The surface underneath an F1 track can reduce smoothness as well, with the Circuit of the Americas in Texas having repeated surface issues because of the softness of the soil that it was built on. This has led to water erosion in the past, creating multiple bumps on the track’s surface, something that requires constant maintenance to prevent.

F1 Tracks With Largest Elevation Changes

F1’s most elevation-heavy track is Spa. When people think of Spa, the first thought that comes to mind is usually the huge 35-meter incline at Eau Rouge, the turn that often tops the list for the fan’s favorite corner. Spa has an overall incline of 102.2 meters. To put this into perspective, the incline is 10 meters taller than the Statue of Liberty.

The Red Bull Ring has an overall incline of 63.5 meters, and while that may not be anywhere near the overall incline of Spa, it’s still about the same length as the wingspan of a 747. This change in elevation should come as no surprise when you consider that the track is situated in the picturesque Austrian Alps.

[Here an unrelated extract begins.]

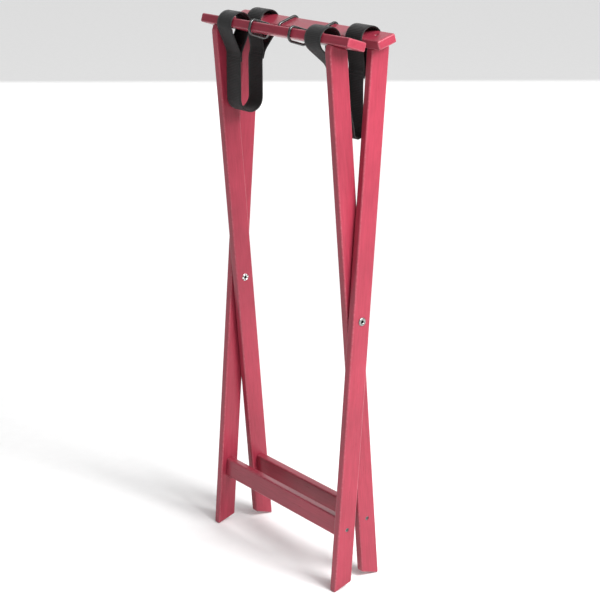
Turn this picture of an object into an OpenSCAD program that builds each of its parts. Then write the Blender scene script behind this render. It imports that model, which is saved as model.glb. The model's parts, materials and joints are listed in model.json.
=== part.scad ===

The incline at the Red Bull Ring is fast and steep, with the starting straight being the lowest point of the track and turn 2 being the highest. Interlagos in Sao Paulo, Brazil is the opposite, with the starting straight being in the highest section of the track before drivers navigate a decline of 43 meters going into turn 5, which is double the length of a bowling lane.

Final Thoughts

Not all F1 tracks are flat. Each track has its own unique variables that help make Formula 1 so interesting. Elevation change is one of the most important of these variables because of the sheer speed that it allows for, and the number of overtaking opportunities created by hills.